* [Dataset extract]
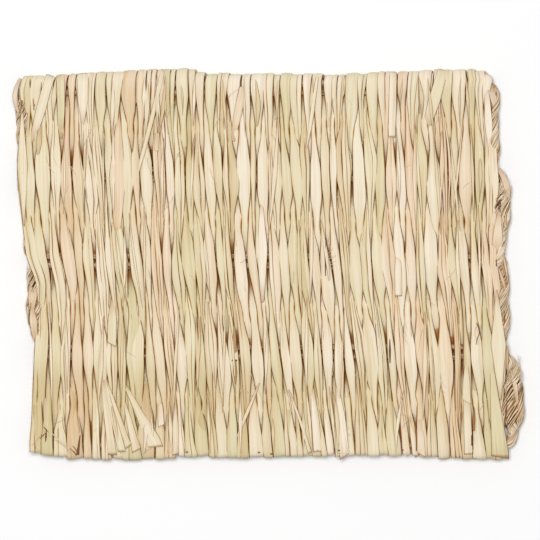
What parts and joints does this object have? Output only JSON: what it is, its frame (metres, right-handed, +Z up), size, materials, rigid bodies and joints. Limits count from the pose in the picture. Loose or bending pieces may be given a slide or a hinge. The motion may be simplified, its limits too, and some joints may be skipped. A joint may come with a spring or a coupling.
{
  "type": "woven grass pet mat",
  "caption": "Flat rectangular pet mat of dried grass stalks woven over and under hidden twisted grass rope, which shows in turns at both sides.",
  "frame": {"origin": "on the surface that the mat lies on, under the middle of the mat's bounding box", "axes": "+X along the hidden rope rows, +Y along the stalks towards the folded edge, +Z up from the surface"},
  "size_m": [0.2874, 0.2218, 0.01],
  "materials": {
    "dried_grass": "dried, flattened grass stalks, matt with a faint sheen, cream to straw with greenish and pinkish stalks",
    "twisted_grass_rope": "coarse twisted grass fibre, matt tan"
  },
  "bodies": {
    "root": {"woven_grass_panel": "dried_grass", "grass_rope": "twisted_grass_rope"}
  },
  "joints": []
}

* [Exercise requirements] Quote every line of the data, word for word.

* [Answer below]
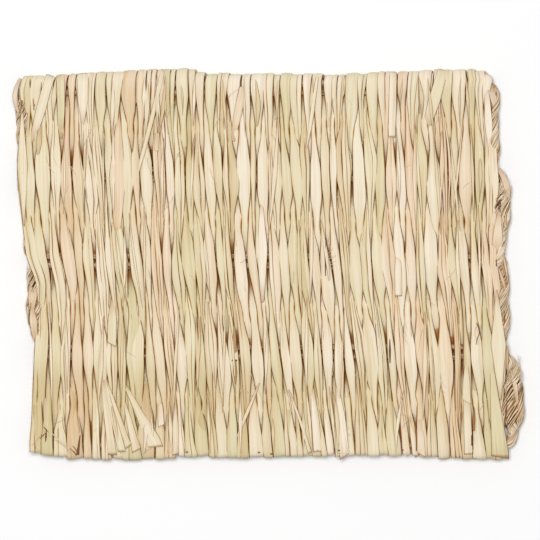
What parts and joints does this object have? Output only JSON: what it is, its frame (metres, right-handed, +Z up), size, materials, rigid bodies and joints. Limits count from the pose in the picture. Loose or bending pieces may be given a slide or a hinge. The motion may be simplified, its limits too, and some joints may be skipped. A joint may come with a spring or a coupling.
{
  "type": "woven grass pet mat",
  "caption": "Flat rectangular pet mat of dried grass stalks woven over and under hidden twisted grass rope, which shows in turns at both sides.",
  "frame": {"origin": "on the surface that the mat lies on, under the middle of the mat's bounding box", "axes": "+X along the hidden rope rows, +Y along the stalks towards the folded edge, +Z up from the surface"},
  "size_m": [0.2874, 0.2218, 0.01],
  "materials": {
    "dried_grass": "dried, flattened grass stalks, matt with a faint sheen, cream to straw with greenish and pinkish stalks",
    "twisted_grass_rope": "coarse twisted grass fibre, matt tan"
  },
  "bodies": {
    "root": {"woven_grass_panel": "dried_grass", "grass_rope": "twisted_grass_rope"}
  },
  "joints": []
}